Man Pleads Guilty to Moving Bison Calf, Saying It Was an ‘Act of Compassion’
Clifford Walters said he was only trying to save a struggling newborn bison when he made a sudden decision to push it up from a riverbank in Yellowstone National Park.
But Mr. Walters’s encounter with the animal on May 20 landed him in federal court, where he pleaded guilty on Wednesday to one count of feeding, touching, teasing, frightening or intentionally disturbing wildlife.
Mr. Walters was ordered to pay a $500 fine, a $500 community service payment to the Yellowstone Forever Wildlife Protection Fund, a $30 special assessment and a $10 processing fee, the U.S. Attorney’s Office for the District of Wyoming said in a statement.
Mr. Walters, 78, represented himself in court and said in an interview on Friday that he believed the outcome was fair.
“The fine could have been a lot worse,” he said, adding: “I would have paid that much money to save the calf’s life.”
Mr. Walters, of Hawaii, said he and his wife had been traveling through Yellowstone National Park in Wyoming, when they stopped to watch a herd of bison crossing the Lamar River, in the park’s northeast corner.
Mr. Walters said that his wife had been recording a video of the herd when he noticed a newborn calf with its umbilical cord still attached struggling on the bank, unable to get its rear legs onto dry land.

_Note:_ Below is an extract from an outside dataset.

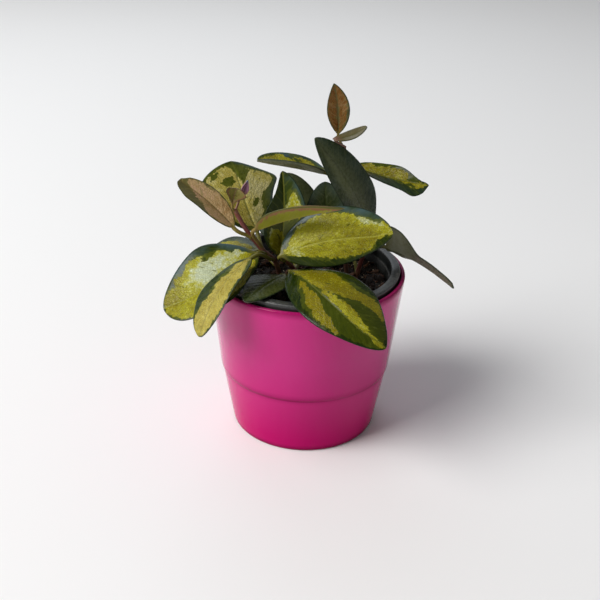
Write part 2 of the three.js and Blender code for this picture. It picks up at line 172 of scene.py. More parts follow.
def corner(radius, height, rounding, start, end, steps):
    """Points of a rounded corner of a turned profile, between two angles in degrees."""
    angles = np.radians(np.linspace(start, end, steps))
    return [(radius + rounding * math.cos(a), height + rounding * math.sin(a), 1.0) for a in angles]


def runs(low, high, steps):
    """Plain wall between two (radius, height) points, without its ends."""
    share = np.linspace(0, 1, steps + 2)[1:-1]
    return [(low[0] + (high[0] - low[0]) * s, low[1] + (high[1] - low[1]) * s, 0.0) for s in share]


def traced(radius, height, points):
    """Points of a profile, given from a place on it as (outwards, upwards, edge)."""
    return [(radius + out, height + rise, edge) for out, rise, edge in points]


def turned(name, profile, segments):
    """A round piece from (radius, height, edge) points in millimetres, edge being 1 on an edge."""
    radius, height, edge = np.array(profile).T
    angle = np.linspace(0, 2 * math.pi, segments, endpoint=False)
    x, y = radius[:, None] * np.cos(angle), radius[:, None] * np.sin(angle)
    rings = np.stack([x, y, height[:, None] + 0 * angle], -1) / 1000
    ends = [np.array((0, 0, height[at])) / 1000 for at in (0, -1)]
    return skin(name, rings, *ends, edge=edge[:, None])


POT_HEIGHT, RIM_RADIUS, LIP_ROUNDING = 121.0, 70.0, 1.5
WAIST_HEIGHT, WAIST_RADIUS = 49.5, 62.2
STEP_HEIGHT, STEP_RADIUS = 47.0, 61.2
FOOT_RADIUS, FOOT_ROUNDING = 53.4, 2.0
POT_WALL, POT_FLOOR, FLOOR_ROUNDING = 4.0, 5.0, 3.0
UNDERSIDE_FLAT, FLOOR_FLAT = 40.0, 20.0
STEP = [(-0.05, -0.7, 0.3), (0.0, -0.1, 0.9), (0.15, 0.3, 1.0), (0.55, 0.9, 0.8), (0.85, 1.5, 0.8),
        (1.0, 2.2, 0.5)]
pot_outside = (
    [(UNDERSIDE_FLAT, 0.0, 0.0)]
    + corner(FOOT_RADIUS - FOOT_ROUNDING, FOOT_ROUNDING, FOOT_ROUNDING, -90, -10, 7)
    + runs((FOOT_RADIUS, FOOT_ROUNDING), (STEP_RADIUS - 0.1, STEP_HEIGHT - 1), 14)
    + traced(STEP_RADIUS, STEP_HEIGHT, STEP)
    + runs((WAIST_RADIUS, WAIST_HEIGHT), (RIM_RADIUS, POT_HEIGHT - 2.5), 20)
    + corner(RIM_RADIUS - LIP_ROUNDING, POT_HEIGHT - LIP_ROUNDING, LIP_ROUNDING, 0, 180, 13)
)
inner_waist = (WAIST_RADIUS - POT_WALL, WAIST_HEIGHT)
inner_foot = (FOOT_RADIUS - POT_WALL, POT_FLOOR + FLOOR_ROUNDING)
pot_inside = (
    runs((RIM_RADIUS - 2 * LIP_ROUNDING, POT_HEIGHT - 2), inner_waist, 10)
    + runs(inner_waist, inner_foot, 8)
    + corner(inner_foot[0] - FLOOR_ROUNDING, inner_foot[1], FLOOR_ROUNDING, 0, -90, 6)
    + [(FLOOR_FLAT, POT_FLOOR, 0.0)]
)
cover_pot = turned("glazed_cover_pot", pot_outside + pot_inside, 160)


def new_group(name, takes, gives):
    """An empty node group. takes holds (socket, kind, value) and gives (socket, kind)."""
    made = bpy.data.node_groups.new(name, "ShaderNodeTree")
    for label, kind, value in takes:
        socket = made.interface.new_socket(label, in_out="INPUT", socket_type="NodeSocket" + kind)
        socket.default_value = value
    for label, kind in gives:
        made.interface.new_socket(label, in_out="OUTPUT", socket_type="NodeSocket" + kind)
    return made, made.nodes.new("NodeGroupInput").outputs, made.nodes.new("NodeGroupOutput").inputs


def placed(tree, group, **values):
    """A node group set in a material, with each of its inputs joined or given a value."""
    return put(tree, "Group", *values.items(), node_tree=group).outputs


def maths(tree, operation, *values, clamp=False):
    """One step of arithmetic on sockets and numbers."""
    made = put(tree, "Math", *enumerate(values), operation=operation, use_clamp=clamp)
    return made.outputs[0]


def scaled(tree, value, slope, start):
    """value times slope, plus start."""
    return maths(tree, "ADD", maths(tree, "MULTIPLY", value, slope), start)


def rest_of(tree, value):
    """What is left of 1 without value."""
    return maths(tree, "SUBTRACT", 1.0, value)


def noise(tree, place, scale, detail):
    """A cloudy value around a half."""
    return put(tree, "TexNoise", ("Vector", place), ("Scale", scale), ("Detail", detail)).outputs["Fac"]


def mark(tree, label):
    """The value that a mesh holds at its points under a name."""
    return put(tree, "Attribute", attribute_name=label).outputs["Fac"]


def own_place(tree):
    """Where a point lies on its own piece."""
    return put(tree, "TexCoord").outputs["Object"]


def surfaced(tree, shader, colour, roughness, relief, strength, depth):
    """The colour and the roughness of a finish, and its relief with a depth in metres."""
    bump = put(tree, "Bump", ("Strength", strength), ("Distance", depth), ("Height", relief))
    tree.links.new(colour, shader.inputs["Base Color"])
    tree.links.new(roughness, shader.inputs["Roughness"])
    tree.links.new(bump.outputs["Normal"], shader.inputs["Normal"])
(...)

“It was in the water, begging for help to get out,” he said. “It had been swept downstream.”
Mr. Walters said he reacted instantaneously.
“I didn’t discuss it with my wife as I took off down the embankment,” he said. “I couldn’t stand seeing the calf die.”
He said he pushed the calf up the embankment and into an area where cars were parked.
“I thought, ‘If I can get him out of the water, maybe someone will come back and save him,’” Mr. Walters said. “The calf was drowning, and it had absolutely no chance if I hadn’t done that.”
But Mr. Walters’s plan did not work. According to the statement from the U.S. attorney’s office, visitors saw the calf approach and follow cars and people. Park rangers repeatedly tried to reunite the animal with the herd, but their efforts were unsuccessful, the statement said.
Park staff members then euthanized the calf because it had been abandoned by the herd and was “causing a hazardous situation by approaching cars and people along the roadway,” the statement said.
Later, Mr. Walters heard on a Montana radio station that park officials were looking for a man — believed to be in his 40s or 50s — who had pushed the bison, and said: “That’s me.”
He said he went to a ranger station in Yellowstone to turn himself in. Citing a violation notice issued to Mr. Walters, the U.S. attorney’s office said: “There was nothing in the report that revealed Mr. Walters acted maliciously.”
In its statement, Yellowstone National Park reminded visitors that approaching wild animals could “drastically affect their well-being and, in this case, their survival.”
Bison have lived in the area of Yellowstone National Park since prehistoric times. Although their numbers dwindled to about two dozen in 1902,conservation efforts helped restore the population, which now fluctuates from about 2,300 to 5,500, according to the park.
Wild and unpredictable, the shaggy, humped animals have been known to gore park visitors. Yet tourists have often approached the animals, ignoring repeated warnings by officials to stay away.
In 2018, a man was arrested after taunting a bison at Yellowstone. In 2016, a bison calf was euthanized after it was placed in the back of an S.U.V. and rejected by its herd. And in 2015, a woman was injured while trying to take a selfie near a bison.
Park regulations require visitors to stay at least 25 yards away from all wildlife, including bison, elk and deer, and at least 100 yards away from bears and wolves.
Mr. Walters said that he acknowledged that his actions on May 20 were illegal.
“This was an act of compassion,” he said. “I really did not think that it would be a crime to save the baby bison. The event happened so quickly, I acted from my heart.”